Hitting back at Union Home Minister Amit Shah for accusing the Congress of dividing the country on religious lines, saying “the Congress believes in one nation”, Kapil Sibal asked the BJP chief to withdraw the allegation.
Sibal, who was speaking on the Citizenship Amendment Bill or CAB in the Rajya Sabha today, said that the distinguished Home Minister claimed that the CAB wouldn’t have been needed if Congress hadn’t allowed Partition on basis of religion.
“I don’t understand which history books the learned Home Minister has read, which authors he has consulted. Two-nation theory is not our theory. It was perpetrated by Savarkar,” the senior Congress leader said.
He added that the Bill gives “legal colour to the two-nation theory”.

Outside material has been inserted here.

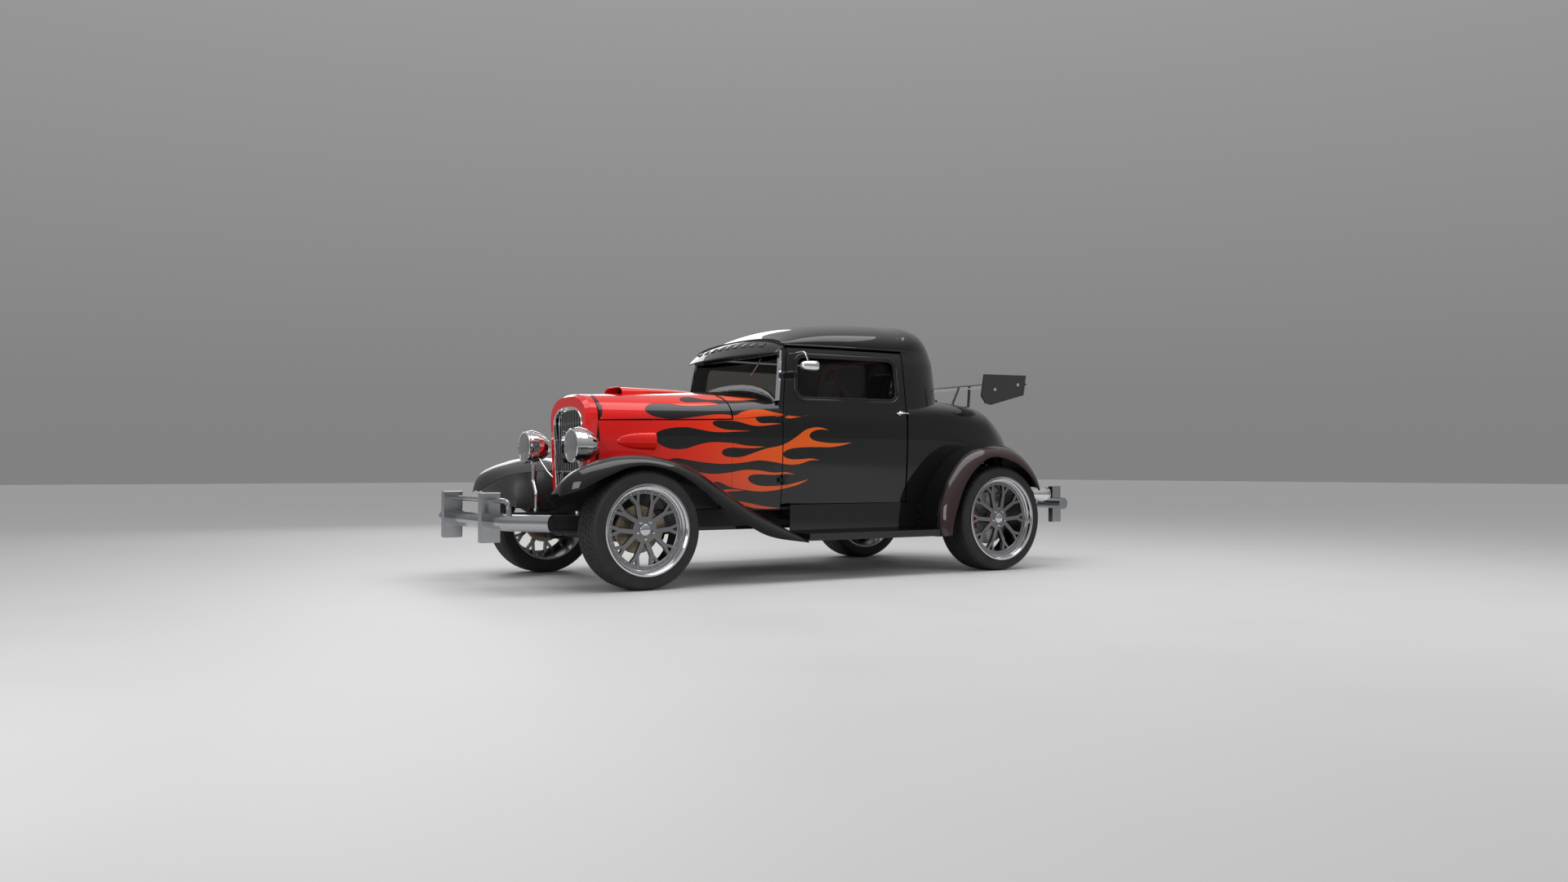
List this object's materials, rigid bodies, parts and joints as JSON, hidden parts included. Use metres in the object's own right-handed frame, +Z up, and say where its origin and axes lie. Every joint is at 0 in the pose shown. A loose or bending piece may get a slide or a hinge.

Referring to the Home Minister’s assertion that it’s a “historic Bill”, Sibal lamented, “Yes, it is historic because you are changing the foundation of the Constitution, you are changing the history and the future of the country.”
In his rebuttal, Sibal repeated his party colleague and Thiruvanthapuram MP Shashi Tharoor’s quip regarding the BJP chief’s knowledge of history.
Shashi Tharoor on Tuesday had said the BJP president was “not paying attention” in History classes and reminded him that “the Hindu Mahasabha and the Muslim League were the only ones espousing the two-nation theory”.
“The fact is that throughout the freedom struggle, the Congress was the one party that claimed to have represented everyone and stood for an India of all religions,” Tharoor said.
Earlier in the day, Congress leader Anand Sharma also tutored the home minister in History after he tabled the contentious Bill in the Rajya Sabha.
“Let us set the history record clear… The two-nation theory was opposed vehemently by the Congress. It was Savarkar and the Hindu Mahasabha that passed legislation on the two-nation theory in Ahmedabad in 1937. Congress leaders who protested strongly were put in jail. That is when the Hindu Mahasabha and the Muslim League came forward and suggested this solution to Her Majesty’s government,” he said.
The Citizenship Amendment Bill was passed in the Lok Sabha on Monday after an intense 12-hour debate that went on till midnight. The Bill cleared the lower House with 311 voting for the bill and 80 against.
The Congress, Mamata Banerjee’s Trinamool and other parties have strongly opposed the Bill, which seeks to make non-Muslim migrants from Pakistan, Afghanistan and Bangladesh eligible to become Indian citizens. They call the bill “discriminatory”, anti-Muslims and in violation of the principles of equality and secularism in the Constitution.
Former Congress chief Rahul Gandhi tweeted this morning, “The CAB is an attempt by Modi-Shah Govt to ethnically cleanse the North East. It is a criminal attack on the North East, their way of life and the idea of India. I stand in solidarity with the people of the North East and am at their service.”
While rejecting the allegation that the Bill is “divisive” and anti-Muslims, Amit Shah said that “Muslims need not fear. They were, are and will remain Indian citizens”.
Responding to Shah’s claim, Sibal said, “The government is attempting to target a community without naming it. Home Minister said that Indian Muslims need nor fear. I say they never feared you and never will.”